Altro che solare lucentezza superficiale. L’ombra lunga della tragedia personale, infatti, pervade sin dall’inizio il secondo album in studio di Lauran Hibberd, “Girlfriend Material”. Non solo.
Lo skater rock dell’artista originaria dell’Isola di Wight, attraverso riflessioni autoironiche e blasé, è riuscito a trovare il favore di pubblico ed addetti ai lavori ben consapevoli del talento che alberga all’interno dell’opera nuova della Nostra. La scomparsa di suo padre nelle settimane precedenti l’album di debutto, quel “Garageband Superstar” che tanto aveva entusiasmato i cosiddetti esperti di settore, ha spinto l’artista britannica al ritorno ad una scrittura di canzoni come forma di sfogo e di riflessione sull’ambiente a lei circostante. Poco da dire.

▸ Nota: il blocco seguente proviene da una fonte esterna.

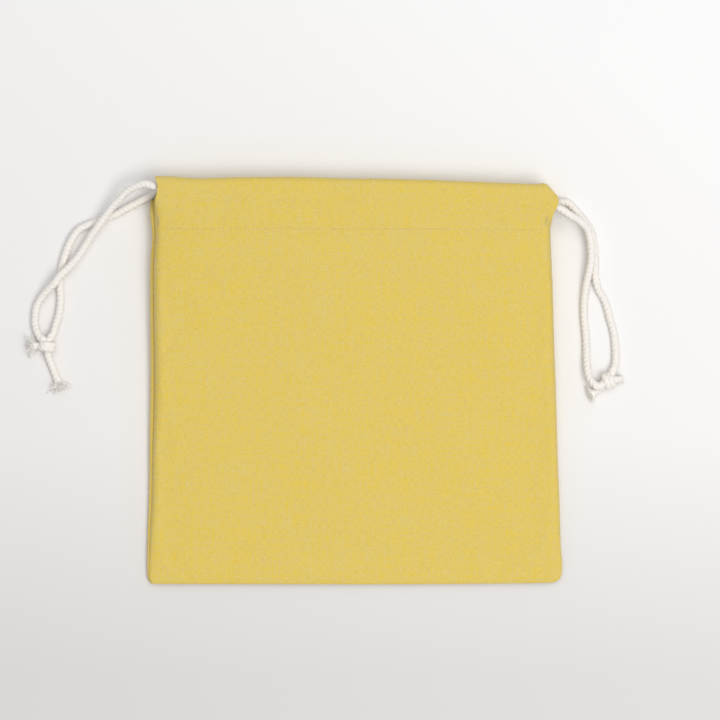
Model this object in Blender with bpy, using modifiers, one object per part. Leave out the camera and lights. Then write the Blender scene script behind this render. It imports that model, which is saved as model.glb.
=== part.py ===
"""Drawstring treat pouch, lying flat with its front up and its mouth towards +Y.

Two cloth panels are sewn together down both sides and along the bottom. Each panel's top edge is turned
down inside to make a casing. Two drawcords run through both casings: the left cord leaves by the slit on
the left and loops round inside the right corner, and the right cord is its opposite. Metres, +Z up.
"""

import math

import bmesh
import bpy
from mathutils import Vector

# Overall sizes
MOUTH_WIDTH = 0.150
BOTTOM_WIDTH = 0.1545
POUCH_HEIGHT = 0.1525
BOTTOM_CORNER = 0.004

# Cloth
CLOTH = 0.0004
LAYER_GAP = 0.0002
SEAM_GAP = 0.0003
MOUTH_GAP = 0.0043
BOTTOM_SEAM_HEIGHT = 0.002
BOTTOM_LOFT = 0.004
BODY_DROP = 0.0008
SIDE_ROUNDING = 16
BOTTOM_ROUNDING = 24

# Casings, slits and stitches
CASING_DEPTH = 0.0197
CASING_TURN = 0.0045
CASING_INSET = 0.009
STITCH_DIMPLE = 0.0012
STITCH_DIMPLE_WIDTH = 0.0025
SLIT_BELOW_CORDS = 0.00155
SLIT_EASE = 0.0015
HEM_WIDTH = 0.003
HEM_FROM_EDGE = 0.0007
THREAD = 0.0004
BARTACK = 0.0008
BARTACK_LENGTH = 0.003
OVERLOCK_WIDTH = 0.004
OVERLOCK_THICKNESS = 0.001
OVERLOCK_FROM_EDGE = 0.0016
OVERLOCK_CORNER = 0.011
SEAM_FROM_EDGE = 0.0008

# Drawcords
CORD = 0.003
CORD_PLAY = 0.0003
CORD_BELOW_TOP = 0.00375
CORDS_APART = 0.0025
CORD_INSIDE = 0.007
FREE_CORD_START = 0.0015
PIECE_GAP = 0.0003
POINT_SPACING = 0.0076
END_STEP = 0.0008
FRAY_FLARE = 1.2
KNOT_CLEARANCE = 0.25

# Heights above the table of what lies in the mouth, worked up from the back panel
BACK = CLOTH / 2
BACK_HEM = BACK + CLOTH + LAYER_GAP
BACK_CORD = BACK_HEM + CLOTH / 2 + LAYER_GAP + CORD / 2
BACK_FLAP = BACK_CORD + CORD / 2 + CORD_PLAY + CLOTH / 2
MIDDLE = BACK_FLAP + CLOTH / 2 + MOUTH_GAP / 2
FRONT = 2 * MIDDLE - BACK
FRONT_HEM = 2 * MIDDLE - BACK_HEM
FRONT_CORD = 2 * MIDDLE - BACK_CORD
FLAP_DROP = BACK_FLAP - BACK

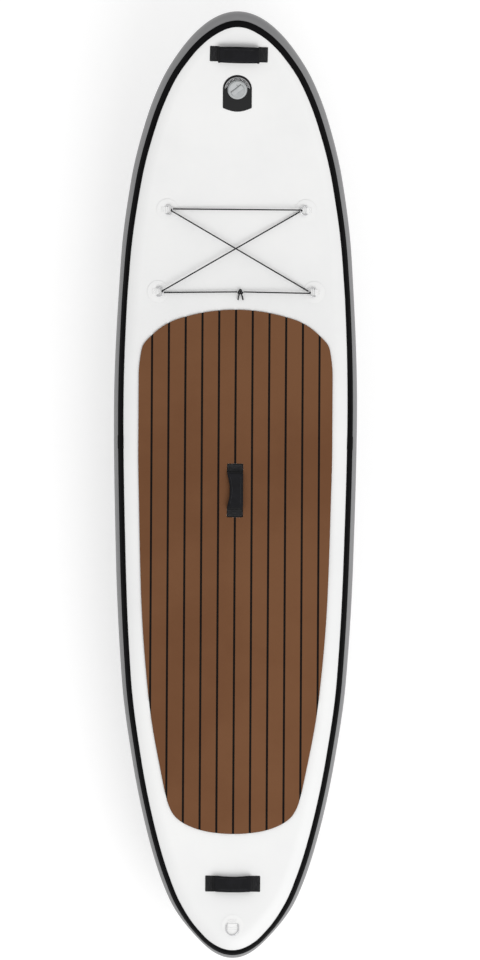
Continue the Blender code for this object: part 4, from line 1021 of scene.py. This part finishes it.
def lacing(place, side, enter):
    # Half a turn round a ring's bow, from below it to above it
    clear = ((rings["wire"] + bungee["diameter"]) / 2 + hull["gap"]) / math.cos(math.pi / 8)
    half = rings["bowWidth"] / 2
    points = []
    for step, angle in enumerate((270, 225, 180, 135, 90)):
        across = -side * enter * (1 - step / 2)
        bow = rings["bowDepth"] - half + math.sqrt(half ** 2 - across ** 2)
        radial = math.radians(angle)
        points.append(place @ Vector((bow + clear * math.cos(radial), across, clear * math.sin(radial))))
    return points


def spanBetween(first, second, count, sag=0.0):
    return [first.lerp(second, step / count) - Vector((0, 0, sag * math.sin(math.pi * step / count)))
            for step in range(count + 1)]


def besideBends(points, reach):
    # Adds a point close beside each bend, so that the long spans stay straight
    full = [points[0]]
    for k in range(1, len(points)):
        before, after = points[k - 1], points[k]
        gap = (after - before).length
        if gap > 3 * reach and k > 1 and (before - points[k - 2]).length < 2 * reach:
            full.append(before.lerp(after, reach / gap))
        if gap > 3 * reach and k + 1 < len(points) and (points[k + 1] - after).length < 2 * reach:
            full.append(after.lerp(before, reach / gap))
        full.append(after)
    return full


def cordTube(path, closed=False):
    return sweptShape(path, bungee["diameter"] / 2, bungee["sides"], closed)


lowerY = hull["nose"] - rings["places"]["lower_left"][1]
knotHeight = hull["thickness"] + deckRise(lowerY) + bungee["knotHeight"]
knotReach = bungee["knotSize"] * bungee["knotSpan"] + bungee["diameter"] / 2 + 3 * hull["gap"]
knotRight = Vector((bungee["knotOffset"] + knotReach, lowerY, knotHeight))
knotLeft = Vector((bungee["knotOffset"] - knotReach, lowerY, knotHeight))
lane = bungee["lane"]
lowerLeft = lacing(ringFrames["lower_left"], -1, -lane)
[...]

Si tratta di una sorta di turbolenza emotiva, in pratica. “I Suck At Grieving”, per esempio, è un chiaro indicatore della base (auto)ironica dell’album, con le peculiarità e le sciocchezze quotidiane che si perdono nel mezzo di altre epoche. La chiara influenza di artisti di spicco del genere come Avril Lavigne e Blink 182 sono rimasti evidentissimi termini di paragone: tradotto in soldoni, tra le pieghe vivaci dell’album in questione si ha a che fare con accenni nostalgici e narrazioni che si tuffano profondamente nelle sfide moderne della vita dei primi anni Venti. È un po’ questo il mood principale di un album come “Girlfriend Material”.

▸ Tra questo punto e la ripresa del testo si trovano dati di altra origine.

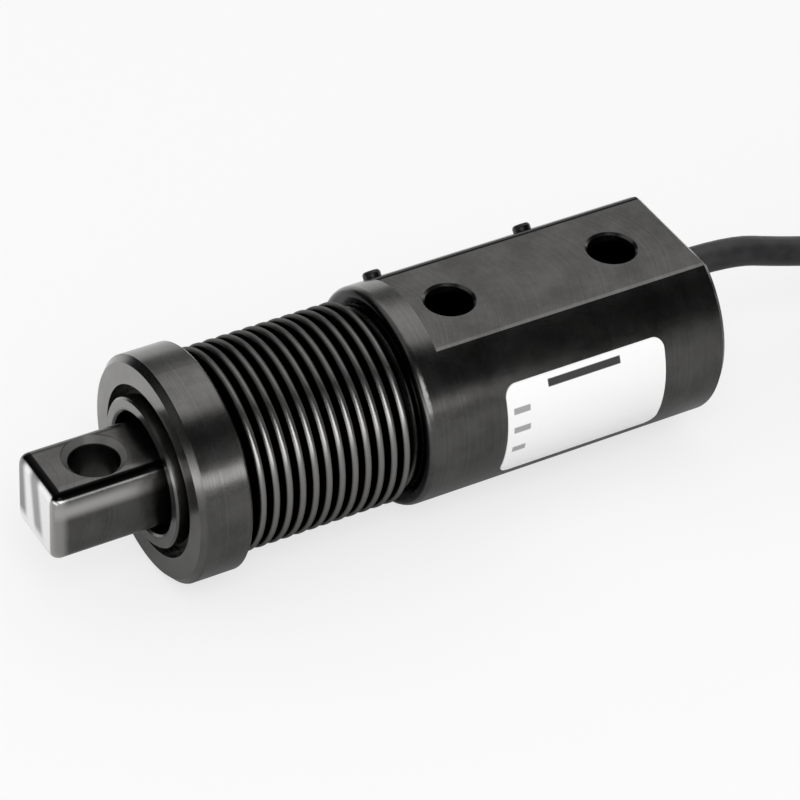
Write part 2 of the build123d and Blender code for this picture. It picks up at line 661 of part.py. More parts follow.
def end_cores():
    """Bare conductors at the cable's far end."""
    tip = SHRINK_END - END_CORE_LENGTH
    return Compound([rod(tip, SHRINK_END, CORE_R, TAIL_Y + y, LOW_TURN_Z + z) for y, z in core_places()])


def save(name, shape):
    shape.label = name
    export_step(shape, "parts/" + name + ".step")


def main():
    os.makedirs("parts", exist_ok=True)
    stations = plug_stations()
    bands = coil_ties()
    coil = cable_coil()
    nodes = {
        "spring_element": spring_element(),
        "hub_sleeve": hub_sleeve(),
        "front_collar": front_collar(),
        "front_weld": front_weld(),
        "bellows": bellows(),
        "front_cuff_ring": cuff_ring(COLLAR_REAR),
        "rear_cuff_ring": cuff_ring(FLANGE_FRONT - CUFF_RING_WIDTH),
        "gauge_top_front": gauge(BORE_X[0], 1),
        "gauge_top_rear": gauge(BORE_X[1], 1),
        "gauge_bottom_front": gauge(BORE_X[0], -1),
        "gauge_bottom_rear": gauge(BORE_X[1], -1),
        "terminal_strip_top": terminal_strip(1),
        "terminal_strip_bottom": terminal_strip(-1),
        "gauge_jumpers": gauge_jumpers(),
        "side_jumper": side_jumper(),
        "bridge_lead": bridge_lead(),
        "lead_sleeve": lead_sleeve(),
        "trim_board": trim_board(),
        "trim_resistors": trim_resistors(),
        "board_spacers": board_spacers(),
        "board_screws": board_screws(),
        "rear_cover": rear_cover(),
        "cover_weld": cover_weld(),
        "cable_bush": cable_bush(),
        "bush_nut": bush_nut(),
        "cable_seal": cable_seal(),
        "inner_cores": inner_cores(),
        "purge_plug": plug(stations[0]),
        "fill_plug": plug(stations[1]),
        "plug_washers": plug_washers(),
        "label_plate": label_plate(),
        "cable": cable(),
        "cable_coil": coil,
        "coil_ties": Compound(bands),
        "heat_shrink": heat_shrink(),
        "end_cores": end_cores(),
    }
    for name, shape in nodes.items():
        save(name, shape)


main()
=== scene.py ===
import math

import bpy
from mathutils import Matrix, Vector


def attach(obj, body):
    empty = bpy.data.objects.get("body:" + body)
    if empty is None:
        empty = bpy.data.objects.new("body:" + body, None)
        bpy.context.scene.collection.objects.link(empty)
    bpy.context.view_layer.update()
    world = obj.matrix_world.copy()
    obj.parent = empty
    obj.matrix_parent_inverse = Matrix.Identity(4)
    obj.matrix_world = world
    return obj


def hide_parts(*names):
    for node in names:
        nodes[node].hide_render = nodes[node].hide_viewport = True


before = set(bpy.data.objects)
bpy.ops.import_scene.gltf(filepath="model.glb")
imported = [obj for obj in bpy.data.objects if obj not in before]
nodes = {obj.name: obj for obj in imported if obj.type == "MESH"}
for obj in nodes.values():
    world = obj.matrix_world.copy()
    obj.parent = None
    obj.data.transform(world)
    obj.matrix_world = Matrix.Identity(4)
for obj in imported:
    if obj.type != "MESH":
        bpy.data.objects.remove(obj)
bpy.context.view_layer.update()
print("frame loaded:", len(nodes), "nodes")

# Camera, fitted to the photograph: degrees and metres, and a lens in millimetres
cameraLook = {
    "aim": (0.0785, 0.0, 0.0),
    "azimuth": -32.03,
    "elevation": 39.22,
    "roll": 3.398,
    "distance": 0.781545,
    "across": -0.008594,
    "up": -0.005718,
    "lens": 174.52,
    "sensor": 36.0,
    "clip": (0.01, 20.0),
}


def makeCamera(look):
    around, above = math.radians(look["azimuth"]), math.radians(look["elevation"])
    flat = math.cos(above)
    back = Vector((math.sin(around) * flat, -math.cos(around) * flat, math.sin(above)))
    right = Vector((0, 0, 1)).cross(back).normalized()
    top = back.cross(right)
    place = Vector(look["aim"]) + right * look["across"] + top * look["up"]
    place += back * look["distance"]
    roll = math.radians(look["roll"])
    rolledRight = right * math.cos(roll) + top * math.sin(roll)
    rolledTop = top * math.cos(roll) - right * math.sin(roll)
    bpy.ops.object.camera_add()
    camera = bpy.context.object
    camera.name = "camera"
    turned = Matrix((rolledRight, rolledTop, back)).transposed()
    camera.matrix_world = Matrix.Translation(place) @ turned.to_4x4()
    camera.data.lens = look["lens"]
    camera.data.sensor_width = look["sensor"]
    camera.data.clip_start, camera.data.clip_end = look["clip"]
    bpy.context.scene.camera = camera


def clearSelection():
    if bpy.context.object and bpy.context.object.mode != "OBJECT":
        bpy.ops.object.mode_set(mode="OBJECT")
    bpy.ops.object.select_all(action="DESELECT")


clearSelection()
makeCamera(cameraLook)

# Cable: out of the bush, down to a long tied coil, round it and out to its end
cableLook = {
    "thickness": 0.0063,
    "length": 2.8,
    "route": [
        (0.1340, 0.0, 0.0085),
        (0.1465, 0.0, 0.0085),
        (0.1589, 0.0, 0.00395),
        (0.1712, 0.0, 0.0),
        (0.1824, 0.0, 0.0),
    ],
    "start": 0.202,   # where the coil's straight runs begin
    "run": 0.056,
    "middle": -0.0252,   # across, between the two runs
    "columns": [0.0252, 0.01885],   # radius of the outer and the inner turns
    "low": -0.01905,   # height of the lowest layer
    "layer": 0.00635,
    "firstLayer": 3,
    "turns": 10.5,
    "shift": 0.12,   # share of a turn over which the cable moves to the next place
    "lastShift": 0.77,   # share of the first turn by which the first move is over
    # moves made at the same share of a turn stand together: (inwards, upwards)
    "moves": [
        [(0, 1), (0, 1)],
        [(1, 0)],
        [(0, -1), (0, -1), (0, -1)],
        [(-1, 0)],
        [(0, -1)],
        [(1, 0)],
        [(0, -1)],
        [(-1, 0)],
    ],
    "foldPoints": 8,   # points round each end of the coil
    "runSplits": 3,
    "tail": [(0.1930, -0.0504, -0.01905), (0.1812, -0.0504, -0.01905)],
}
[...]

Del resto, basta ascoltare pezzi quali “90’s kid” per rendersi conto di trovarsi di fronte ad una sorta di inno/ode ai primi anni Duemila. Laddove “Garageband Superstar” aveva esplorato temi simili, “Girlfriend Material” trova la propria strada abbracciando una direzione un tantino più “impegnata” e meno orientata al pop generico. Le ultime tre canzoni dell’album, in un certo senso, rappresentano un trittico dell’apertura di Lauran Hibberd verso nuove direzioni; il duetto “Pretty Good for a Bad Day”, con Alex Gaskarth degli All Time Low, è rafforzato dalla naturale chimica della coppia – una vera e propria impennata, una ballata destinata agli stadi che cattura questo svolazzare di stili, mentre “So Romantic” cambia marcia in un punto fermo più familiare (ed a tutto gas).
“Not the Girl You Hope”, invece, è una riduzione acustica che si addice a un album che trova le sue radici nella solennità sonora ma che riesce a sostenere una visione sardonicamente spensierata. In conclusione, potremmo definire “Girlfirend Material” come un lavoro pienamente riuscito. Lauran Hibberd è ritornata sulle scene musicali con con dodici tracce che trasudano schiettezza pop-punk da ogni nota. Anche se al netto di qualche episodio non propriamente a fuoco. E in questi tempi di fronzoli patinati e di brani piuttosto facilotti (nonché maledettamente fini a sé stessi), non è certo una cosa da poco.